Tactical Watch: Saints must fight fire with fire


Sam Tighe looks ahead to a potentially gruelling tussle between Southampton and Leeds at St Mary's. It's the latest edition of Tactical Watch, in association with

Southampton return to Premier League duty this weekend and in doing so welcome Leeds United to St Mary’s Stadium.

The Whites picked up their first win of the campaign just before the international break and would have wanted to use that as a building block to generate momentum ahead of this fixture, but instead the enforced pause disrupted things.

Perhaps that can be seen as a positive, as Patrick Bamford and Luke Ayling have needed time to recover from injuries, while Kalvin Phillips withdrew from the England squad due to an existing calf strain; but then again, star midfield man Raphinha flew halfway across the world to light up the World Cup qualifiers for Brazil. It’s incredibly unlikely he’ll return in time to walk out at St Mary’s.

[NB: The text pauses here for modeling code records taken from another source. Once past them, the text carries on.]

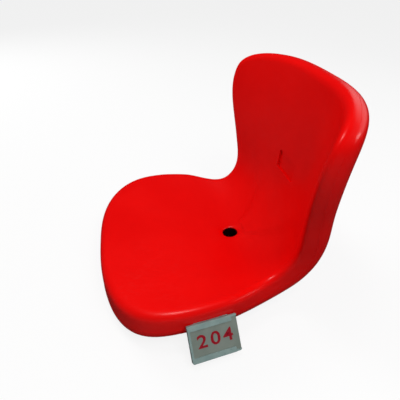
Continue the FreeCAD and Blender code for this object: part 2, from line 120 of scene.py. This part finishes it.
class ShaderNodes:
    """The nodes of a material or of the world, from empty."""

    def __init__(self, owner):
        owner.use_nodes = True
        self.tree = owner.node_tree
        self.tree.nodes.clear()

    def node(self, kind, settings=None, sockets=None, output=0):
        made = self.tree.nodes.new("ShaderNode" + kind)
        for name, value in (settings or {}).items():
            setattr(made, name, value)
        for key, value in (sockets or {}).items():
            if isinstance(value, Socket):
                self.tree.links.new(value.socket, made.inputs[key])
            else:
                made.inputs[key].default_value = value
        return Socket(self, made.outputs[output]) if made.outputs else None


class Finish(ShaderNodes):
    """A material and the nodes that make it."""

    def __init__(self, name):
        self.material = bpy.data.materials.new(name)
        super().__init__(self.material)

    def place(self, scale=(1.0, 1.0, 1.0), turn=(0.0, 0.0, 0.0)):
        """Object coordinates, stretched and turned."""
        where = self.node("TexCoord", output="Object")
        return self.node("Mapping", sockets={
            "Vector": where, "Scale": scale, "Rotation": turn})

    def noise(self, scale, detail=2.0, roughness=0.5, where=None):
        return self.node("TexNoise", sockets={
            "Vector": where or self.place(), "Scale": scale, "Detail": detail,
            "Roughness": roughness})

    def ramp(self, value, low, high, to_low=0.0, to_high=1.0):
        """A value carried from one range to another, smoothly and held at both ends."""
        return self.node("MapRange", {"interpolation_type": "SMOOTHSTEP"}, {
            "Value": value, "From Min": low, "From Max": high,
            "To Min": to_low, "To Max": to_high})

    def mix(self, factor, first, second):
        return self.node("Mix", {"data_type": "RGBA"}, {0: factor, 6: first, 7: second}, 2)

    def bump(self, height, distance, strength=1.0, under=None):
        sockets = {"Height": height, "Distance": distance, "Strength": strength}
        if under:
            sockets["Normal"] = under
        return self.node("Bump", sockets=sockets)

    def surface(self, sockets):
        shader = self.node("BsdfPrincipled", sockets=sockets)
        self.node("OutputMaterial", sockets={"Surface": shader})
        return self.material


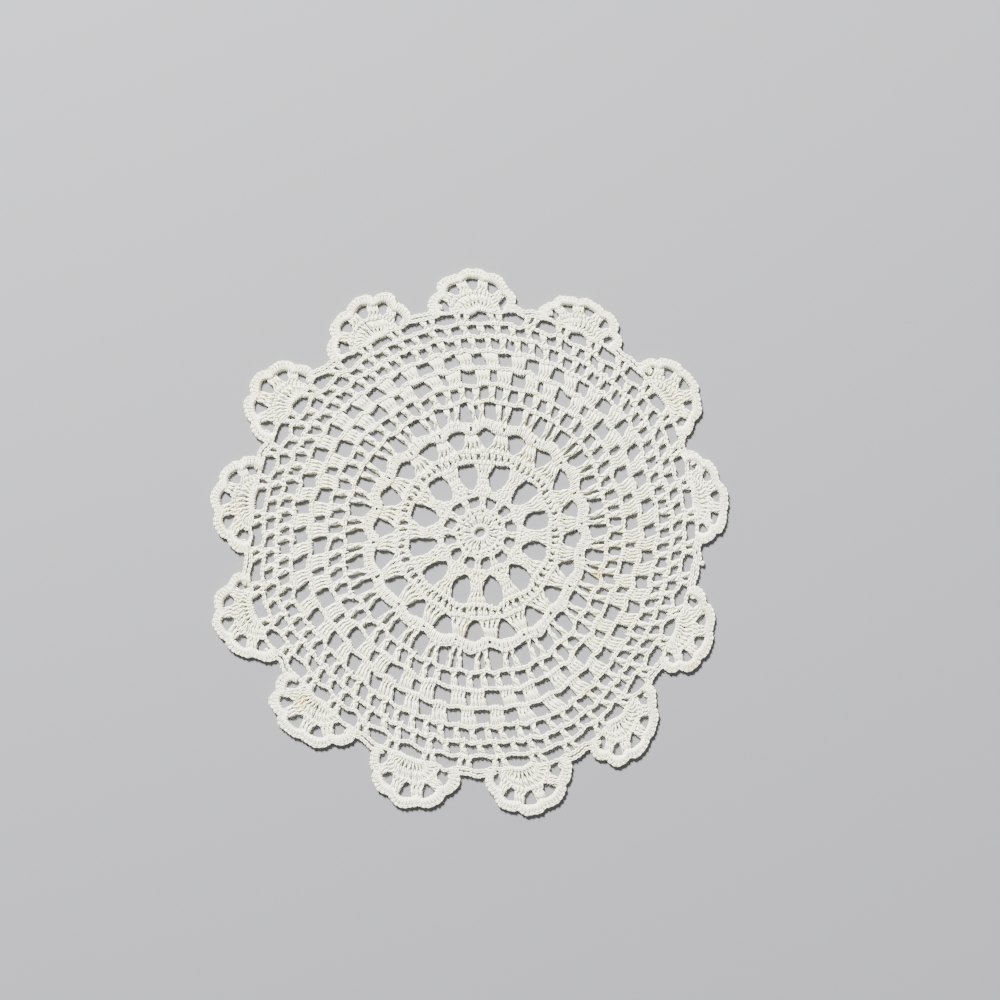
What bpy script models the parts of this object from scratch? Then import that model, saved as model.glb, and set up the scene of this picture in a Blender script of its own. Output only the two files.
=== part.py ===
"""Crocheted lace doily: one flat openwork plate with a scalloped edge of thirteen shells.

All rounds are centred on the rosette. Angles are in degrees, clockwise from +Y as seen from
above. The plate lies on Z = 0 with the middle of its outline at the origin.
"""

import math
from typing import NamedTuple

import bmesh
import bpy

MM = 0.001

THICKNESS = 1.6 * MM  # a post lying flat with another thread crossing it
ROSETTE = (3.9 * MM, 1.9 * MM)  # centre of the rounds, off the middle of the outline
CORD_RADIUS = 83.0 * MM  # centre line of the chain cord that carries the shells
CORD_HALF_WIDTH = 0.9 * MM
EVEN_RADIUS = 48.0 * MM  # inside this the rounds grow steadily truer to a circle
CENTRE_HOLE_RADIUS = 1.8 * MM
CENTRE_HOLE_SIDES = 8

SHELL_LOOPS = 5  # sc-covered loops along the top of one shell
LOOP_POINTS = 4  # outline points on each of them
LOOP_VALLEY = 0.07  # how far the outline dips between loops, as a share of the shell
CORD_STEP_DEG = 4.0  # spacing of outline points between shells

COTTON_COLOUR = (0.80, 0.78, 0.70, 1.0)
COTTON_ROUGHNESS = 0.9


class Stretch(NamedTuple):
    """How far the rounds are pulled out (over 1) or drawn in (under 1) in one direction."""

    angle: float
    ratio: float


class Shell(NamedTuple):
    """One shell: the degrees of its base corners and tip, and the tip's radius in mm."""

    left: float
    tip: float
    right: float
    tip_radius: float


class HoleRound(NamedTuple):
    """A round of like holes; radii and width in mm. Squareness 2 is an oval, 4 a soft square."""

    name: str
    count: int
    first: float
    inner: float
    outer: float
    width: float
    corners: int
    squareness: float


STRETCHES = (
    Stretch(0, 0.991),
    Stretch(30, 0.996),
    Stretch(55, 1.000),
    Stretch(70, 0.953),
    Stretch(85, 0.953),
    Stretch(100, 0.944),
    Stretch(115, 0.953),
    Stretch(130, 0.968),
    Stretch(145, 1.010),
    Stretch(160, 1.043),
    Stretch(175, 1.033),
    Stretch(190, 1.033),
    Stretch(205, 1.024),
    Stretch(220, 1.015),
    Stretch(235, 1.019),
    Stretch(250, 1.052),
    Stretch(265, 1.015),
    Stretch(280, 1.010),
    Stretch(295, 1.010),
    Stretch(310, 1.005),
    Stretch(325, 0.986),
    Stretch(340, 0.986),
)

SHELLS = (
    Shell(-13.5, -2.0, 9.0, 98.3),
    Shell(14.0, 26.0, 37.0, 95.4),
    Shell(42.5, 54.0, 65.0, 97.2),
    Shell(67.5, 81.5, 93.0, 91.4),
    Shell(103.0, 117.0, 126.5, 93.6),
    Shell(131.0, 144.0, 153.0, 99.1),
    Shell(158.0, 169.5, 179.0, 103.8),
    Shell(184.0, 196.0, 206.5, 103.1),
    Shell(210.5, 225.0, 234.0, 100.9),
    Shell(237.5, 250.5, 260.5, 102.7),
    Shell(264.5, 278.0, 289.0, 99.3),
    Shell(292.0, 304.5, 314.0, 101.3),
    Shell(318.5, 332.5, 342.0, 98.3),
)

HOLE_ROUNDS = (
    HoleRound("large hole", 12, -12.0, 17.0, 25.6, 6.8, 8, 4.0),
    HoleRound("arch hole", 20, 4.0, 31.4, 37.6, 5.4, 6, 3.0),
    HoleRound("tall hole", 30, 5.0, 41.4, 47.9, 4.2, 6, 3.0),
    HoleRound("gap between pairs", 20, 13.0, 55.7, 60.6, 3.8, 4, 2.0),
    HoleRound("square hole", 40, -0.5, 62.6, 66.9, 3.9, 4, 2.0),
    HoleRound("edge arch", 40, -0.5, 79.0, 81.9, 7.8, 6, 2.0),
)


def clear_scene():
    """Removes whatever objects the open file holds."""
    for thing in list(bpy.data.objects):
        bpy.data.objects.remove(thing, do_unlink=True)


def stretch_at(angle):
    """The ratio at any angle: a smooth curve through the rows of STRETCHES."""
    angle %= 360.0
    count = len(STRETCHES)
    row = max(i for i in range(count) if STRETCHES[i].angle <= angle)

    def knot(i):
        turns, at = divmod(i, count)
        return STRETCHES[at].angle + 360.0 * turns, STRETCHES[at].ratio

    (a0, r0), (a1, r1), (a2, r2), (a3, r3) = (knot(row + i) for i in (-1, 0, 1, 2))
    span = a2 - a1
    slope1 = (r2 - r0) / (a2 - a0) * span
    slope2 = (r3 - r1) / (a3 - a1) * span
    t = (angle - a1) / span
    return (
        r1 * (1 + 2 * t) * (1 - t) ** 2
        + slope1 * t * (1 - t) ** 2
        + r2 * t**2 * (3 - 2 * t)
        - slope2 * t**2 * (1 - t)
    )


def place(angle, radius):
    """Where a point at this angle and nominal radius lies on the uneven doily."""
    share = min(radius / EVEN_RADIUS, 1.0)
    radius *= 1.0 + (stretch_at(angle) - 1.0) * share * share * (3.0 - 2.0 * share)
    turn = math.radians(angle)
    return ROSETTE[0] + radius * math.sin(turn), ROSETTE[1] + radius * math.cos(turn)


def shell_outline(shell):
    """Points over the five looped bumps of one shell, left to right."""
    middle = (shell.left + shell.right) / 2
    half = (shell.right - shell.left) / 2
    height = shell.tip_radius * MM / stretch_at(shell.tip) - CORD_RADIUS
    points = []
    for i in range(SHELL_LOOPS * LOOP_POINTS + 1):
        turn = math.pi * i / (SHELL_LOOPS * LOOP_POINTS)
        reach = 1.0 - LOOP_VALLEY * (1.0 - abs(math.sin(SHELL_LOOPS * turn)))
        lean = (shell.tip - middle) * math.sin(turn)
        angle = middle + lean - half * math.cos(turn) * reach
        rise = max(height * math.sin(turn) * reach, CORD_HALF_WIDTH)
        points.append(place(angle, CORD_RADIUS + rise))
    return points


def cord_outline(start, end):
    """Points along the bare cord between two shells."""
    steps = max(2, round((end - start) / CORD_STEP_DEG))
    angles = (start + (end - start) * i / steps for i in range(1, steps))
    return [place(angle, CORD_RADIUS + CORD_HALF_WIDTH) for angle in angles]


def outline():
    """The doily's edge, once round."""
    points = []
    for i, shell in enumerate(SHELLS):
        following = SHELLS[(i + 1) % len(SHELLS)]
        wrap = 360.0 if i == len(SHELLS) - 1 else 0.0
        points += shell_outline(shell)
        points += cord_outline(shell.right, following.left + wrap)
    return points


def hole_outline(row, angle):
    """One hole of a round: a soft square or an oval, as wide and as deep as its row says."""
    middle = (row.inner + row.outer) / 2 * MM
    points = []
    for i in range(row.corners):
        turn = 2 * math.pi * (i + 0.5) / row.corners
        across, along = math.cos(turn), math.sin(turn)
        reach = (abs(across) ** row.squareness + abs(along) ** row.squareness) ** (
            -1 / row.squareness
        )
        radius = middle + (row.outer - row.inner) / 2 * MM * along * reach
        sideways = row.width / 2 * MM * across * reach
        points.append(place(angle + math.degrees(sideways / middle), radius))
    return points


def centre_hole():
    """The ring that the first round is worked into."""
    step = 360.0 / CENTRE_HOLE_SIDES
    return [place(i * step, CENTRE_HOLE_RADIUS) for i in range(CENTRE_HOLE_SIDES)]


def all_loops():
    """The outline and every hole, as closed loops of points."""
    loops = [outline(), centre_hole()]
    for row in HOLE_ROUNDS:
        step = 360.0 / row.count
        loops += [hole_outline(row, row.first + i * step) for i in range(row.count)]
    return loops


def cotton():
    """Matt off-white cotton."""
    material = bpy.data.materials.new("cotton")
    material.use_nodes = True
    shader = material.node_tree.nodes["Principled BSDF"]
    shader.inputs["Base Color"].default_value = COTTON_COLOUR
    shader.inputs["Roughness"].default_value = COTTON_ROUGHNESS
    shader.inputs["Metallic"].default_value = 0.0
    return material


def make_doily():
    """Fills the outline round its holes and raises it to the cloth's thickness."""
    bm = bmesh.new()
    for loop in all_loops():
        verts = [bm.verts.new((x, y, 0.0)) for x, y in loop]
        for i, vert in enumerate(verts):
            bm.edges.new((vert, verts[i - 1]))
    bmesh.ops.triangle_fill(bm, use_beauty=True, edges=bm.edges[:], normal=(0, 0, 1))
    raised = bmesh.ops.extrude_face_region(bm, geom=bm.faces[:], use_keep_orig=True)
    upper = [part for part in raised["geom"] if isinstance(part, bmesh.types.BMVert)]
    bmesh.ops.translate(bm, verts=upper, vec=(0.0, 0.0, THICKNESS))
    bmesh.ops.recalc_face_normals(bm, faces=bm.faces[:])
    mesh = bpy.data.meshes.new("doily")
    bm.to_mesh(mesh)
    bm.free()
    mesh.materials.append(cotton())
    doily = bpy.data.objects.new("doily", mesh)
    bpy.context.scene.collection.objects.link(doily)
    return doily


clear_scene()
make_doily()
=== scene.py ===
"""Crocheted lace doily laid flat, worked stitch by stitch in one cotton thread.

Lengths in the tables and stitch classes are millimetres. Angles are degrees, clockwise from
+Y as seen from above, round the centre of the rosette.
"""

import logging
import math
from collections.abc import Sequence
from dataclasses import dataclass, field
from enum import Enum
from typing import NamedTuple

import bmesh
import bpy
import numpy as np
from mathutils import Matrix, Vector


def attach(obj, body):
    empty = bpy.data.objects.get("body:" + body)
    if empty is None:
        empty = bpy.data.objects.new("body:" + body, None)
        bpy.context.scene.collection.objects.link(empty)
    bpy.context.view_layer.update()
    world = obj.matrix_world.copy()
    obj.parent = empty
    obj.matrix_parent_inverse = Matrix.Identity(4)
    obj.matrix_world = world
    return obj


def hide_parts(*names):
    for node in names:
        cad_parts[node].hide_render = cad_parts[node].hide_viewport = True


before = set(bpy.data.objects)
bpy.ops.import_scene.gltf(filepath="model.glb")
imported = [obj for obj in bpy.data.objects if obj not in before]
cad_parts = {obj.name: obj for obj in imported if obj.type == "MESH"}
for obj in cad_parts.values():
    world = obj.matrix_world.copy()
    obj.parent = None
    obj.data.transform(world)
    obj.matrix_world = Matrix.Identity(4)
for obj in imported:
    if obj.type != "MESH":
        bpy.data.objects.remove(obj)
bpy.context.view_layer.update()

MM = 0.001
NODE = "doily"
BODY = "root"
SEED = 20

log = logging.getLogger("doily")


class Zone(Enum):
    """Which piece a group of posts belongs to."""

    CENTRE = "centre"
    ARCHES = "arches"
    BLOCKS = "blocks"
    MESH = "mesh"


class Stretch(NamedTuple):
    """How far the rounds are pulled out (over 1) or drawn in (under 1) in one direction."""

    angle: float
    ratio: float


class ShellRow(NamedTuple):
    """One shell: the arch it fills, its base corners and tip, and the tip's radius."""

    arch: int
    left: float
    tip: float
    right: float
    tip_radius: float


class Braid(NamedTuple):
    """The row of stitch heads and chains that closes a round.

    Its centre line swings by wave either side of radius, furthest out at crest.
    """

    name: str
    radius: float
    waves: int
    crest: float
    wave: float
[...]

His absence would undoubtedly blunt Leeds’ attack to a degree: he’s their top scorer this season, their most skilful and ingenious player and their best crosser. A left-footer cutting in off the right, he can play at various angles and threaten in multiple ways.

Dan James will be asked to step into his place and provide that speed and dynamism that we all associate so closely with Marcelo Bielsa’s Leeds, while Jack Harrison will mirror his efforts on the left. They could also be joined by wing-backs, as Bielsa tends to switch to a back three when he anticipates facing a strike duo.

The other big question for the Whites will be who plays up front. Or, perhaps more accurately, is Bamford fit enough to lead the line? The answer will go a long way to determining Leeds’ threat level, but perhaps more importantly dictate how effectively they build play too.

Without Bamford, who scored 17 and assisted seven more in the league last term, the midfield’s struggle to retain possession at key moments has been amplified; Rodrigo – whether he’s deployed up front or in midfield – cannot offer the same relief point, and both Stuart Dallas and Mateusz Klich’s form has dipped from last year’s stellar level.

It’s led to the Whites going direct and long with the ball to create chances far more often than a Bielsa team historically would, trading patience in possession for long shots – something that rarely leads to clear-cut chances being created.

That impatience is something Southampton must look to exploit, particularly in central midfield. Losing James Ward-Prowse to suspension hurts, but in Oriol Romeu and Ibrahima Diallo, the club have players of the right ilk to go shoulder to shoulder with Leeds’ fast, frenetic, physical approach to the game.

Stuart Armstrong’s potential reintroduction is cause for great optimism too – if not solely because he’s been such a positive force for Southampton during the Ralph Hasenhüttl era, then because left-back is an area Leeds have had difficulty with this term following the departure of Ezgjan Alioski.

If the game begins to stretch late on – something that can often happen when two press-hungry sides slog it out for 90 minutes – then Armando Broja’s hustle-and-bustle style could be a difference-maker for Saints.